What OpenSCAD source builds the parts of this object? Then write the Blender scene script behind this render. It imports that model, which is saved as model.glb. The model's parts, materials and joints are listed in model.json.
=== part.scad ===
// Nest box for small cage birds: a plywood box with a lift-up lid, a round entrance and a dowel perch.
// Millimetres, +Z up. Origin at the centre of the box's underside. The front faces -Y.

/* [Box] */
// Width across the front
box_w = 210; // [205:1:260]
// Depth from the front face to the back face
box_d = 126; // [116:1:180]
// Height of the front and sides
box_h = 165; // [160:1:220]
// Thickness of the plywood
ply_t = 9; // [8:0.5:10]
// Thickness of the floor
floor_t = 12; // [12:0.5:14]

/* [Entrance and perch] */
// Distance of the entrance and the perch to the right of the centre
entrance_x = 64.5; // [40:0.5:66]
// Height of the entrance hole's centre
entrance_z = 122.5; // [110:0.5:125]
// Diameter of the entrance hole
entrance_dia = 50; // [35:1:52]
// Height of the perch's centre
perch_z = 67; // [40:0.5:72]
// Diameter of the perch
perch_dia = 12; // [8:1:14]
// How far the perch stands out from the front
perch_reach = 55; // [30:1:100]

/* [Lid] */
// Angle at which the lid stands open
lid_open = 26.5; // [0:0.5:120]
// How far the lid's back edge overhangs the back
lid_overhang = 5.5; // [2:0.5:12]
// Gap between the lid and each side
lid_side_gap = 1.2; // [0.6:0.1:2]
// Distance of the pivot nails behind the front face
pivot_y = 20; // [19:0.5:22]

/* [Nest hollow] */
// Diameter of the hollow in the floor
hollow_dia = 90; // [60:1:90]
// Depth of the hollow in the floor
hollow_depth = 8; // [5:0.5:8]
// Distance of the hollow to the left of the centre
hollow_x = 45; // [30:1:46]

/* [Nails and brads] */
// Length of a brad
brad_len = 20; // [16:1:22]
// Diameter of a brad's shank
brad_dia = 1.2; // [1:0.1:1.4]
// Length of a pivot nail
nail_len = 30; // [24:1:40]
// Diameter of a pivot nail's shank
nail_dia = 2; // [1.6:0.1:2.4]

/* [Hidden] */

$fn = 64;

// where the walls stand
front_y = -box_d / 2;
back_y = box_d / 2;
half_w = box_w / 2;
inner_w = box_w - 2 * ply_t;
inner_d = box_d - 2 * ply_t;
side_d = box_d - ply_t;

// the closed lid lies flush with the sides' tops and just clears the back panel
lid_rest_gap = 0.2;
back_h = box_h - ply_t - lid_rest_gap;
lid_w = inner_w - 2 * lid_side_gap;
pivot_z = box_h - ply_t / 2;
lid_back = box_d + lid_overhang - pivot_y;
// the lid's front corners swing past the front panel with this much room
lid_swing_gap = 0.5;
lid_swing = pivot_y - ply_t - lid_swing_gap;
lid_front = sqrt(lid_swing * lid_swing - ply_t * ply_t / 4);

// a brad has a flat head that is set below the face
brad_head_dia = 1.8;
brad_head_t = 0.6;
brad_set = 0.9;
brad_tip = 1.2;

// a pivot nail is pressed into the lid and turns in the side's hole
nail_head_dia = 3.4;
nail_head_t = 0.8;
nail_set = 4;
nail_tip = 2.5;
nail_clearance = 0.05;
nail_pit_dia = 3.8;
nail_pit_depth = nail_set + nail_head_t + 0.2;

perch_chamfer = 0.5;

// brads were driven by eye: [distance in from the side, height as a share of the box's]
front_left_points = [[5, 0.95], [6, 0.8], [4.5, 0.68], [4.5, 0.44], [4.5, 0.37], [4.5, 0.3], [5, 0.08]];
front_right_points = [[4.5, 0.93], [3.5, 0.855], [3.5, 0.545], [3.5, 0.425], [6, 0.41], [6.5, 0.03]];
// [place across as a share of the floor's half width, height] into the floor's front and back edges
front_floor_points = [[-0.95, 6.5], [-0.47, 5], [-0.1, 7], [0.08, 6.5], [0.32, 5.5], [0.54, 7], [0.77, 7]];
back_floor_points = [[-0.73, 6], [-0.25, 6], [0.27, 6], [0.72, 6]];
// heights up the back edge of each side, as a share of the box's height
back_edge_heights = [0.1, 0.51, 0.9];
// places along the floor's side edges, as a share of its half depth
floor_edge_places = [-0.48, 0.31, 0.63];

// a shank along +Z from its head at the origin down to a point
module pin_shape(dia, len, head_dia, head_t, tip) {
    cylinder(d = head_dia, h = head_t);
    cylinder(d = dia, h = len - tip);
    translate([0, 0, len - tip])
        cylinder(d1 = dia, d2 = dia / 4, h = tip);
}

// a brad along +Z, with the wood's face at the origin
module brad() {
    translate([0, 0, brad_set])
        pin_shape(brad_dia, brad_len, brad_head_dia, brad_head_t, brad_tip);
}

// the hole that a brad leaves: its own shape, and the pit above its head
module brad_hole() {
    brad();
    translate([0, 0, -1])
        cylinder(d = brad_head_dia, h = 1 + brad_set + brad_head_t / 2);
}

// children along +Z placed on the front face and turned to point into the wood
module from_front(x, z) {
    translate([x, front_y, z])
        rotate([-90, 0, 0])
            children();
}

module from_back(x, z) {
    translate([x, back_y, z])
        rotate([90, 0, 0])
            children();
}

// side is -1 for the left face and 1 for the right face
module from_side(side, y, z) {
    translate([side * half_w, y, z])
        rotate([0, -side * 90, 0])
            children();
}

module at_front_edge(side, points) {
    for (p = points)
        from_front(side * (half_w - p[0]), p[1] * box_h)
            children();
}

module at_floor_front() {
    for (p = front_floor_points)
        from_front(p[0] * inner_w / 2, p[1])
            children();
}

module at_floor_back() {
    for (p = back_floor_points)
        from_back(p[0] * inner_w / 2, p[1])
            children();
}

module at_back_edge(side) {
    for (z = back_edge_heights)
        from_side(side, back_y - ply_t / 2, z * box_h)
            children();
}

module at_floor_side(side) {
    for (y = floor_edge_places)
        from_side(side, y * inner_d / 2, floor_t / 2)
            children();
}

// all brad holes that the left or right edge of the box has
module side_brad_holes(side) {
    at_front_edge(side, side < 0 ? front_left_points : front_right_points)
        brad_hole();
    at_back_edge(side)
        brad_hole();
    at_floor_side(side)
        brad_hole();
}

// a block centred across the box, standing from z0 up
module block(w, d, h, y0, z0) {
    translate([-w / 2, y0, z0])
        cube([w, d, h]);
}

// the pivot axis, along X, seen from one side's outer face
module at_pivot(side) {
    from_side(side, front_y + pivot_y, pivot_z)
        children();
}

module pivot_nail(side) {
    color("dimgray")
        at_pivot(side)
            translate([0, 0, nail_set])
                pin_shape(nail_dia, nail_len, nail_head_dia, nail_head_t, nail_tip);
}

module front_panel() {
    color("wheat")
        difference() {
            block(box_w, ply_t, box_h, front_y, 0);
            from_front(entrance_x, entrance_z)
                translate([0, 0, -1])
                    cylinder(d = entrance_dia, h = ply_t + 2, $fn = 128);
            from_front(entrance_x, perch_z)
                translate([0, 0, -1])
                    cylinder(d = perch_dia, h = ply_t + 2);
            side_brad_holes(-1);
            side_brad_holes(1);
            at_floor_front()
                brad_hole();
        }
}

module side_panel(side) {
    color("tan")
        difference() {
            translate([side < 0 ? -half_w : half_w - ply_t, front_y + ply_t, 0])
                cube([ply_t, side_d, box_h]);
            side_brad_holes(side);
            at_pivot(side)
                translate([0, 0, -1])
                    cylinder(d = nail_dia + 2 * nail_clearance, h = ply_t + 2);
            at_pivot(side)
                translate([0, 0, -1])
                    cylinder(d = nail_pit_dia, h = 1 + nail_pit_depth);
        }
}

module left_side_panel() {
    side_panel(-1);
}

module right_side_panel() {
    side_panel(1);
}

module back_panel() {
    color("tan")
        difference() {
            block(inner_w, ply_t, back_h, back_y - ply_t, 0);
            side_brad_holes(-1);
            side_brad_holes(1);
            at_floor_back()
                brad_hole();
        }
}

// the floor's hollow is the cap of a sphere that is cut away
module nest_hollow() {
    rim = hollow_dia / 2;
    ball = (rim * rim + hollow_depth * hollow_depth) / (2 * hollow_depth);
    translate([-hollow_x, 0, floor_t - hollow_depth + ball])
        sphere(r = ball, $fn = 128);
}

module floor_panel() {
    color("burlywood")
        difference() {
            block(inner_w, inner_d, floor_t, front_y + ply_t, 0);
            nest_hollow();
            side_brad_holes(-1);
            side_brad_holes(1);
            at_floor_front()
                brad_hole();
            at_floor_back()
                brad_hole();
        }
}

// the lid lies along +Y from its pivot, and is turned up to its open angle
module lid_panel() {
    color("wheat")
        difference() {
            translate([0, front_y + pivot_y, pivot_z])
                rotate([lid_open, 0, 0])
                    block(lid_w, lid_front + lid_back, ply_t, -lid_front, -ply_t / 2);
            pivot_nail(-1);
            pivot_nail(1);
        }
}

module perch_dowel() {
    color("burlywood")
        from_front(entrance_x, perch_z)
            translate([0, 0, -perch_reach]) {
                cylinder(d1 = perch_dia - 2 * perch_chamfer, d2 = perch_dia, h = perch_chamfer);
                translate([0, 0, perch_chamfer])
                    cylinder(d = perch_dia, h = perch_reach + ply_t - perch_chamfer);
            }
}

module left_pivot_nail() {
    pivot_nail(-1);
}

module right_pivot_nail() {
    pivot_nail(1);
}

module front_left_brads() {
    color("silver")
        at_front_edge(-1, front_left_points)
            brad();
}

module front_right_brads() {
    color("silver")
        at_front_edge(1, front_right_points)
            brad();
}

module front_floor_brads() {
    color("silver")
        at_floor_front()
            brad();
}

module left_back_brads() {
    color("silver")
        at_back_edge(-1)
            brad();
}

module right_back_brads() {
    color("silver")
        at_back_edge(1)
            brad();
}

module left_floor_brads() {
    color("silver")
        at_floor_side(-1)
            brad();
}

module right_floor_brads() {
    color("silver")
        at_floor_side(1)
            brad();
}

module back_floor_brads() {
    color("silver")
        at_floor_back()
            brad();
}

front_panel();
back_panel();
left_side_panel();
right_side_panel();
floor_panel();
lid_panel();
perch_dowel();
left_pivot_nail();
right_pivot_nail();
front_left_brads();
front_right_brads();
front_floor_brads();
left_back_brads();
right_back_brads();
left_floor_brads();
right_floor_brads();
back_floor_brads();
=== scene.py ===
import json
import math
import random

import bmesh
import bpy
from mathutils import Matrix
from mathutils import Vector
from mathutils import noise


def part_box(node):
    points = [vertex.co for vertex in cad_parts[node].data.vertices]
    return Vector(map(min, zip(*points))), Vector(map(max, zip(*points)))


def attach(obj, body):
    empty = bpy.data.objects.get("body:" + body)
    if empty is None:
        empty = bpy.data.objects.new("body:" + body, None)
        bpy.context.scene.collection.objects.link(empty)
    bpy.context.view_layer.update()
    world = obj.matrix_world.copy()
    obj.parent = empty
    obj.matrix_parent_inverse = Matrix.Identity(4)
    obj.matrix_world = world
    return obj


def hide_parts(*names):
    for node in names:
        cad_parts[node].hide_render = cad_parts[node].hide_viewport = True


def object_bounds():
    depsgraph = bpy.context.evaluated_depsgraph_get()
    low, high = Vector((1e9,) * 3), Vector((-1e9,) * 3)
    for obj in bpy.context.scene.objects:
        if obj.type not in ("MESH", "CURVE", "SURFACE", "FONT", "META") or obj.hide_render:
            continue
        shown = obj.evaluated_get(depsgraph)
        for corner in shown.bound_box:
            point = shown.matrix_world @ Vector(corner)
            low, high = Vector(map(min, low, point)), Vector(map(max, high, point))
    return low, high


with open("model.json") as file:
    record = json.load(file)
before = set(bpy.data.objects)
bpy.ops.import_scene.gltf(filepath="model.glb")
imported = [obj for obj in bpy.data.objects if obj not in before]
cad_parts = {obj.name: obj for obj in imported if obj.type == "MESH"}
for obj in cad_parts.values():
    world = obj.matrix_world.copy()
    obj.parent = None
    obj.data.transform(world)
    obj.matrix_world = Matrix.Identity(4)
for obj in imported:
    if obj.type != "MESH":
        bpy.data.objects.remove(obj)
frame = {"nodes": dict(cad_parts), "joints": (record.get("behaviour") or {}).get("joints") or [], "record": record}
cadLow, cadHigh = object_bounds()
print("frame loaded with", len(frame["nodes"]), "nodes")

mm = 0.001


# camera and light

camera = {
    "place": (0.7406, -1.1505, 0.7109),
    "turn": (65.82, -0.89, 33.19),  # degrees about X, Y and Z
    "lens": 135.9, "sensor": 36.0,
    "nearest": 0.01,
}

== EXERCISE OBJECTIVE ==
Spot every line that holds "Vector" and copy it.

== SOLUTION BELOW ==
from mathutils import Vector
    return Vector(map(min, zip(*points))), Vector(map(max, zip(*points)))
    low, high = Vector((1e9,) * 3), Vector((-1e9,) * 3)
            point = shown.matrix_world @ Vector(corner)
            low, high = Vector(map(min, low, point)), Vector(map(max, high, point))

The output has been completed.